The problem: Emit the exact text of every line from the line with "slate_board();" to the line with "obj.parent = empty", both ends included. No other output is expected.

Data excerpt:
__________________________________________________

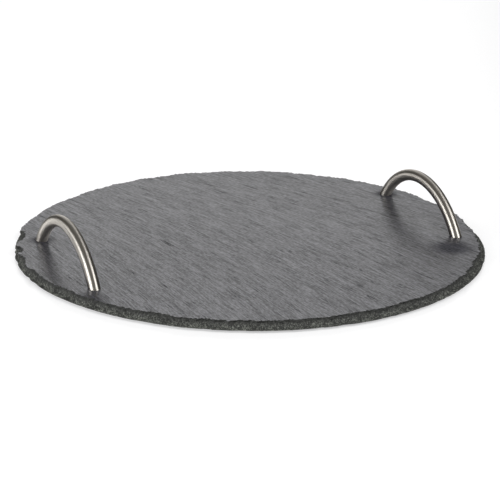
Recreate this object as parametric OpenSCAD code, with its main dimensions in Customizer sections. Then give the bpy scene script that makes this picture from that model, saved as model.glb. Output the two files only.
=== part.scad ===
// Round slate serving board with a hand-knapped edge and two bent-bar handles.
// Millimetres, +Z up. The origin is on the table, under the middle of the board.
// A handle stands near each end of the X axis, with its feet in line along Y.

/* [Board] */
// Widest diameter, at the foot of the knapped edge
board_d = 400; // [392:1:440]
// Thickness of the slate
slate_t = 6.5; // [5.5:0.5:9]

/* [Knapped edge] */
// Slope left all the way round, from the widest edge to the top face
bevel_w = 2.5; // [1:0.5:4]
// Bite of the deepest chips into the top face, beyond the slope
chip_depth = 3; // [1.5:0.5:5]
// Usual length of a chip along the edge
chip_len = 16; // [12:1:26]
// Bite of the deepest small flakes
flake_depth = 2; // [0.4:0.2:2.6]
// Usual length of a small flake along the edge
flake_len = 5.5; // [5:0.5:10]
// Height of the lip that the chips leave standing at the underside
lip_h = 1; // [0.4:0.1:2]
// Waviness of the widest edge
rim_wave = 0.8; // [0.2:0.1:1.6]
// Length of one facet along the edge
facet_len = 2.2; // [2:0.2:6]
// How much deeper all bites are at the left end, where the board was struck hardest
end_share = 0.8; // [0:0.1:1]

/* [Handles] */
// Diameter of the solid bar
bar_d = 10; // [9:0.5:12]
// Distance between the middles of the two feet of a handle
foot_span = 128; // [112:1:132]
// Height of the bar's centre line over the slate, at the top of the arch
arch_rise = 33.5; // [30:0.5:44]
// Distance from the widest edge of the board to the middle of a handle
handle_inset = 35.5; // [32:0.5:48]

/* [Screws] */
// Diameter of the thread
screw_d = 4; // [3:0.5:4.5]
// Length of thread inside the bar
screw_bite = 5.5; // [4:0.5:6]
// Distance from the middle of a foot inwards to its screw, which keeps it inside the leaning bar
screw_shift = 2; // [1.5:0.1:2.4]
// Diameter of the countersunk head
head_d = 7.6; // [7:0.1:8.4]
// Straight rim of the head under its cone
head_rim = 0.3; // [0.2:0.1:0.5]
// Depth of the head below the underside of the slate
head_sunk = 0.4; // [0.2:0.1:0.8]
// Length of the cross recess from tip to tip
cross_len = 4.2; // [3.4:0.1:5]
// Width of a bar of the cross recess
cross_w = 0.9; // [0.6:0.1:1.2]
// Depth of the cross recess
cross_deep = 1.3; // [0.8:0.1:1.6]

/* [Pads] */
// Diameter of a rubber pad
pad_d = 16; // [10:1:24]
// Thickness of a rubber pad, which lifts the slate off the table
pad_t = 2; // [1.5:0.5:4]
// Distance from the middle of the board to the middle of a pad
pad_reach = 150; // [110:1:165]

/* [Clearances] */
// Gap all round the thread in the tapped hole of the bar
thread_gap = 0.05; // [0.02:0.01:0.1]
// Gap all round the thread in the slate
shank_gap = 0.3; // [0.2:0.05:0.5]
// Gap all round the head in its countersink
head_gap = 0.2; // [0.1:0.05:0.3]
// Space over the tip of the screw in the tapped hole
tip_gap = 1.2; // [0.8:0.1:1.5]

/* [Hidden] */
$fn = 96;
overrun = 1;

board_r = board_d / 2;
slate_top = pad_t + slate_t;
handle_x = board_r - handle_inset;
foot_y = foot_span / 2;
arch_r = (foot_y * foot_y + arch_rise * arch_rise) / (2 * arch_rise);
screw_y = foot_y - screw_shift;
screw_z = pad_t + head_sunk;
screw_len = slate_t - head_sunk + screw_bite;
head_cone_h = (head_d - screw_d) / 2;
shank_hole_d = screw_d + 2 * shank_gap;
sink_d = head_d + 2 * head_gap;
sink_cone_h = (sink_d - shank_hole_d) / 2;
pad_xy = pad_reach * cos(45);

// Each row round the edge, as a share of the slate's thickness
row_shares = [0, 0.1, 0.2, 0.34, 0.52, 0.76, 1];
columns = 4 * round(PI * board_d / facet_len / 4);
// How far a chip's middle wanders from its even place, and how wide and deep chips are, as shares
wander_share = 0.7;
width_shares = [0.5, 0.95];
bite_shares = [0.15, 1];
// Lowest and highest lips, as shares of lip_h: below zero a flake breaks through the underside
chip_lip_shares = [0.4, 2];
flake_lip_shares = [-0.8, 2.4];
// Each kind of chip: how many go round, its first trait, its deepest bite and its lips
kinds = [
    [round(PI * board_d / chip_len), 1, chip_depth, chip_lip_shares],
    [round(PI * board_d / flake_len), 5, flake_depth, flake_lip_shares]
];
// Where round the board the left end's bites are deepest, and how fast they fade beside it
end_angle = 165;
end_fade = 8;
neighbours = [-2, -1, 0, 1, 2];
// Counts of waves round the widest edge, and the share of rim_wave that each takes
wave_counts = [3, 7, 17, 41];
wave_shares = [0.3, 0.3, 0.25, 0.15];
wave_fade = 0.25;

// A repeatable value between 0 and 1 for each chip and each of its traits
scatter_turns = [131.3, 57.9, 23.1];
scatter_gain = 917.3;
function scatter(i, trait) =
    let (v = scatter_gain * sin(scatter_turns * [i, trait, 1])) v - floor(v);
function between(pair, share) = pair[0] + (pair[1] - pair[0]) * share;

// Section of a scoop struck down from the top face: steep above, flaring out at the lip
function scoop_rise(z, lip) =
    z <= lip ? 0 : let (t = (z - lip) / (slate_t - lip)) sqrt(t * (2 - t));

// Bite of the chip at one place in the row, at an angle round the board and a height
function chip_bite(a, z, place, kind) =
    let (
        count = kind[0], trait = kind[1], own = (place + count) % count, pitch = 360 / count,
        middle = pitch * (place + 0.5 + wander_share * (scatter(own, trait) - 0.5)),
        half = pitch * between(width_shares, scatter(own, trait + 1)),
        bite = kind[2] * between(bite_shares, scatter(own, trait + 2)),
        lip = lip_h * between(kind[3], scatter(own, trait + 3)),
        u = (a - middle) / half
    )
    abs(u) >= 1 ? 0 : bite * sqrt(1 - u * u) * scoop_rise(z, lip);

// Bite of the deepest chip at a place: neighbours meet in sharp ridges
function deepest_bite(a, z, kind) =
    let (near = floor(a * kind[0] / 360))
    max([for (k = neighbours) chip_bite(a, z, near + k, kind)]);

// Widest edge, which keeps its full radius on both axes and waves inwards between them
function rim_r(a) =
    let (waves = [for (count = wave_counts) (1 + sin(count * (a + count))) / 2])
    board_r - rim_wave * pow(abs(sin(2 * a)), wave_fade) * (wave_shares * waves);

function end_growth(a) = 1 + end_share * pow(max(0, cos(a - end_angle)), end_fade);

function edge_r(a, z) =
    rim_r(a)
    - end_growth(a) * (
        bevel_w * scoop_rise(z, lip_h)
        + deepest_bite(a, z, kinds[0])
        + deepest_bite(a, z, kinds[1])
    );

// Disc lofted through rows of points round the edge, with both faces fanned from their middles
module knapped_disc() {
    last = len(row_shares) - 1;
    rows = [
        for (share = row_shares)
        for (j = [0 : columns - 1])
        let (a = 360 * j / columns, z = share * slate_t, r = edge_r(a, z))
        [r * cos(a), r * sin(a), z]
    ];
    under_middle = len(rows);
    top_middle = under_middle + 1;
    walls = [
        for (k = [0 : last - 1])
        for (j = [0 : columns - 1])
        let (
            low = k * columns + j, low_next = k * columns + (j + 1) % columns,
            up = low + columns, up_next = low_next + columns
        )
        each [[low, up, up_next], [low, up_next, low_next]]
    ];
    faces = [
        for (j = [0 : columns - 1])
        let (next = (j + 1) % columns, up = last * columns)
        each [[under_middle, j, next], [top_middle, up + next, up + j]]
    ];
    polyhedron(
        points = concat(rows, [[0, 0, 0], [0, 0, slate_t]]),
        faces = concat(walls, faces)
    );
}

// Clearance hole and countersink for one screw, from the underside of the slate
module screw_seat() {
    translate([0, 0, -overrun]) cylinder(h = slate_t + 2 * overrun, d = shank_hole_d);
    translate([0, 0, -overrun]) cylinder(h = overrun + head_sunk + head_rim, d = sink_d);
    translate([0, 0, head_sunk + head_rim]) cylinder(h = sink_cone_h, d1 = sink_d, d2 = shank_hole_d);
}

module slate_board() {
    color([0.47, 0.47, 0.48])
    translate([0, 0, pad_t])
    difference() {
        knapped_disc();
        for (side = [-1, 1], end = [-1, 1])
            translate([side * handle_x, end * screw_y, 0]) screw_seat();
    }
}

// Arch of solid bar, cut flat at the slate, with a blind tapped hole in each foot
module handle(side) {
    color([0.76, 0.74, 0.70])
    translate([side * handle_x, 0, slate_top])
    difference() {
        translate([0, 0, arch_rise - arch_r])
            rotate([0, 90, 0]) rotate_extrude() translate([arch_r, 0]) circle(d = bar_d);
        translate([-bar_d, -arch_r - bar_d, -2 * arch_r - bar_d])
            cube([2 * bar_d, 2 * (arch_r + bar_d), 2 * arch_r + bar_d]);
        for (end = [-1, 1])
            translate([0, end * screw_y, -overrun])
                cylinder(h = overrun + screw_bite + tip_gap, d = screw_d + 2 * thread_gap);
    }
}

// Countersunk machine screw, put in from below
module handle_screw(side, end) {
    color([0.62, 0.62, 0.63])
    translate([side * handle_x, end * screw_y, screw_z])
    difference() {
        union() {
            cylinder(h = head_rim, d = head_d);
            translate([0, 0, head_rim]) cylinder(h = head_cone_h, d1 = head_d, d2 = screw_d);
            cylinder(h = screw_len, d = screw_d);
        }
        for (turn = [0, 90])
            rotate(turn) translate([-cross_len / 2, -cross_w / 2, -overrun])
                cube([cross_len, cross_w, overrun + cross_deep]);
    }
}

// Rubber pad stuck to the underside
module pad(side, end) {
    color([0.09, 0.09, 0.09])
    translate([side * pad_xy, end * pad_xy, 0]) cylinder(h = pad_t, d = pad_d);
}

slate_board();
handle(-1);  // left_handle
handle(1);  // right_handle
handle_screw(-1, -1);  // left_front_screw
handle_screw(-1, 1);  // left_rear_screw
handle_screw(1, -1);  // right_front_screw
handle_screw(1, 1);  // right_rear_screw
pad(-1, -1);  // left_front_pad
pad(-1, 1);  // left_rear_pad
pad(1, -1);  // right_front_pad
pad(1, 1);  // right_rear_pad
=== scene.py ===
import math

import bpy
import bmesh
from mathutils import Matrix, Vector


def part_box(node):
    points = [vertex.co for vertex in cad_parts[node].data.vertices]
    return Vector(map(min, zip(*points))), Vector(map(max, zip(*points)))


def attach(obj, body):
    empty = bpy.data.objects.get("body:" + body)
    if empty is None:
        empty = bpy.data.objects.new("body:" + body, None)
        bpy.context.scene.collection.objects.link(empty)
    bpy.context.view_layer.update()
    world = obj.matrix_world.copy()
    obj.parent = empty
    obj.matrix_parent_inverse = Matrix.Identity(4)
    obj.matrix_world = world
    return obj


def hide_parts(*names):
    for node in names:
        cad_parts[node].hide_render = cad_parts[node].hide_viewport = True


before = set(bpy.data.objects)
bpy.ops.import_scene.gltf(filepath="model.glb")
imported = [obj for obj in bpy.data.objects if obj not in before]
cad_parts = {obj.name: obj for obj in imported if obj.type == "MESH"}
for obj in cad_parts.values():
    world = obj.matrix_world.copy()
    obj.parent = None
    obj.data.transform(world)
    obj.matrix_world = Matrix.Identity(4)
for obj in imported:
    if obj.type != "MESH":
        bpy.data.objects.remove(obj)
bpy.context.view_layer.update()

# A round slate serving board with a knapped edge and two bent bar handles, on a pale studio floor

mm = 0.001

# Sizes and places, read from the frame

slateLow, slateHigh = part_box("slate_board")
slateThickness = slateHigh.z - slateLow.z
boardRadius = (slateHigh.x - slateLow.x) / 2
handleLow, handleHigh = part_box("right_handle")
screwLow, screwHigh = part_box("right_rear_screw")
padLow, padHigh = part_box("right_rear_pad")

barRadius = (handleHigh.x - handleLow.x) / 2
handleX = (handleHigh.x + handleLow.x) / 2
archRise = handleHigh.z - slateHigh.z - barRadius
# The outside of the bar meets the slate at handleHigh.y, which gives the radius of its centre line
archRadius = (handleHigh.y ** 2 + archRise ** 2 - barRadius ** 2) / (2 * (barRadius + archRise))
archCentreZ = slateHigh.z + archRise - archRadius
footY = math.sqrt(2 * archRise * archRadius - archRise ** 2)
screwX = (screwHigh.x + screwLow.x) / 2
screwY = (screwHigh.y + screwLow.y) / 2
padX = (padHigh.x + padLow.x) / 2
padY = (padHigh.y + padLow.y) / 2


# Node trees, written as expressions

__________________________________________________

Solution to this problem:
slate_board();
handle(-1);  // left_handle
handle(1);  // right_handle
handle_screw(-1, -1);  // left_front_screw
handle_screw(-1, 1);  // left_rear_screw
handle_screw(1, -1);  // right_front_screw
handle_screw(1, 1);  // right_rear_screw
pad(-1, -1);  // left_front_pad
pad(-1, 1);  // left_rear_pad
pad(1, -1);  // right_front_pad
pad(1, 1);  // right_rear_pad
=== scene.py ===
import math

import bpy
import bmesh
from mathutils import Matrix, Vector


def part_box(node):
    points = [vertex.co for vertex in cad_parts[node].data.vertices]
    return Vector(map(min, zip(*points))), Vector(map(max, zip(*points)))


def attach(obj, body):
    empty = bpy.data.objects.get("body:" + body)
    if empty is None:
        empty = bpy.data.objects.new("body:" + body, None)
        bpy.context.scene.collection.objects.link(empty)
    bpy.context.view_layer.update()
    world = obj.matrix_world.copy()
    obj.parent = empty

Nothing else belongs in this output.